4. Applications across Domains

Article matching strategies are instantiated in diverse application domains, including:

• Legal Case Retrieval and Matching: Models such as LCM-LAI use dependent multi-task neural networks with article-aware attention to measure legal-rational similarity, significantly outperforming semantic-only approaches and ensuring that retrieval and matching align with statutory or jurisprudential logic (Xu et al., 25 Feb 2025). Law-Match frames matching as a causal mediation problem, decomposing representations into law-related and law-unrelated parts using instrumental variable regression to control for the mediation of cited article(s) (Sun et al., 2022).
• Health Disparities Research: In health services research, matching strategies construct nested comparison groups via network-flow (tripartite) optimization, enabling the precise quantification of disparities attributable to specific modifiable factors while maintaining fidelity to the broader control population along other covariates. This approach offers a principled method for causal inference by constructing comparison groups that are sequentially balanced on varying sets of covariates (Chen et al., 2023).
• Game Theory and Positional Games: In k-in-a-row and related positional games, advanced set matching strategies optimize the coverage ratio (markers per winning group) using configurations such as cycles, bicycles, and polycycles, achieving more efficient coverage than traditional Hales–Jewett pairings and proving draw or non-win positions in settings erstwhile intractable for classical strategies (Uiterwijk, 2017).
• Asset Matching in Finance: In pairs trading, graphical matching approaches construct portfolios using maximum-weight matchings in cointegration graphs to select disjoint pairs. This method demonstrably lowers portfolio risk and variance, increases diversification, and improves the gross Sharpe ratio over baseline selection methods which admit asset overlap (Qureshi et al., 12 Mar 2024).

5. Performance, Complexity, and Scaling Considerations

Matching strategies vary widely in computational complexity and scalability:

• Polynomial and Linear Complexity: Graphical and switching graph constructions for classical matching, such as in popular matching with or without ties, can be solved with time complexities ranging from $O(m + n)$ (strict preferences) to $O(V n m)$ (tied preferences), where $n$ denotes agent or article count and $m$ denotes edge count (Nasre, 2013).
• Layered System Architectures: In production article matching systems (e.g., news-to-cause matching), layered architectures minimize total human curation by cascading deterministic business-rule engines, duplicate detection (SimHash), and machine learning classifiers. Each layer is optimized for high accuracy at the lowest stage and offloads ambiguous cases to subsequent, more flexible but less precise modules (Kingery et al., 2017).
• Large-Scale and Distributed Processing: For problems on the scale of Wikipedia or large bibliographic databases, candidate set reduction (blocking), efficient feature extraction, and distributed serving (e.g., MapReduce clusters) are employed to allow near-real-time or bulk matching of millions to billions of article pairs (Chen et al., 2018).
• Statistical Efficiency & Robustness: The robustness of matching outcomes in probabilistic and noisy settings is influenced by classifier (covariate) accuracy, the design of deterministic versus stochastic matching policies, and the analytical quantification of error rates and match probabilities (Wen et al., 2018).
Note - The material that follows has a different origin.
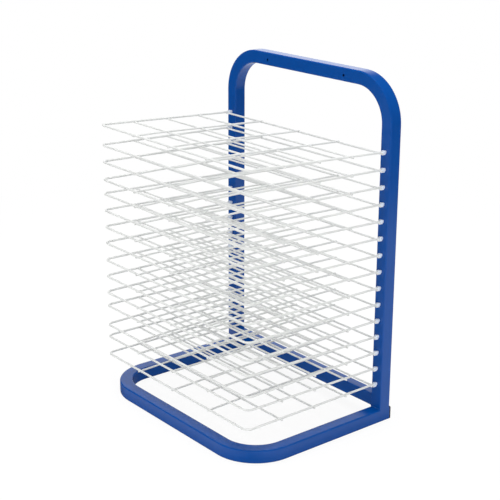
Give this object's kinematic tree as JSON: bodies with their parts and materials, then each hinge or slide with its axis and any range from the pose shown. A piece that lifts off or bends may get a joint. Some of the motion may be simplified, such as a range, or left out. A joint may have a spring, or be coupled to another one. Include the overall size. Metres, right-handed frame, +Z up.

6. Implications and Open Research Directions

The evolving landscape of article matching strategies reflects an increasing convergence of formal matching theory, optimization, large-scale machine learning, and hybrid systems engineering. Open research directions suggested in the literature include:

• Extension of switching-graph and stability tools to more general matching and manipulation problems with multiple strategic agents (Nasre, 2013).
• Integration of causal and legal knowledge representations in machine learning models for matching, leading to interpretable and legally aligned retrieval systems (Sun et al., 2022, Xu et al., 25 Feb 2025).
• Automated recognition, configuration, and validation of efficient coverage sets in complex combinatorial games (Uiterwijk, 2017).
• Optimization of large-scale, fair, and robust matching systems under operational constraints of strategy-proofness, transparency, and social fairness metrics, particularly in sensitive applications (e.g., reviewer assignment, legal benchmarking) (Sugano, 18 Feb 2025).

These developments underscore that the choice of matching strategy—and corresponding theoretical and operational properties—often plays a more crucial role in overall system performance and robustness than ancillary factors such as data source or superficial similarity metrics (Portisch et al., 2021). The sophistication of modern strategies is enabling new standards of efficiency, fairness, and interpretability in increasingly complex and high-stakes matching domains.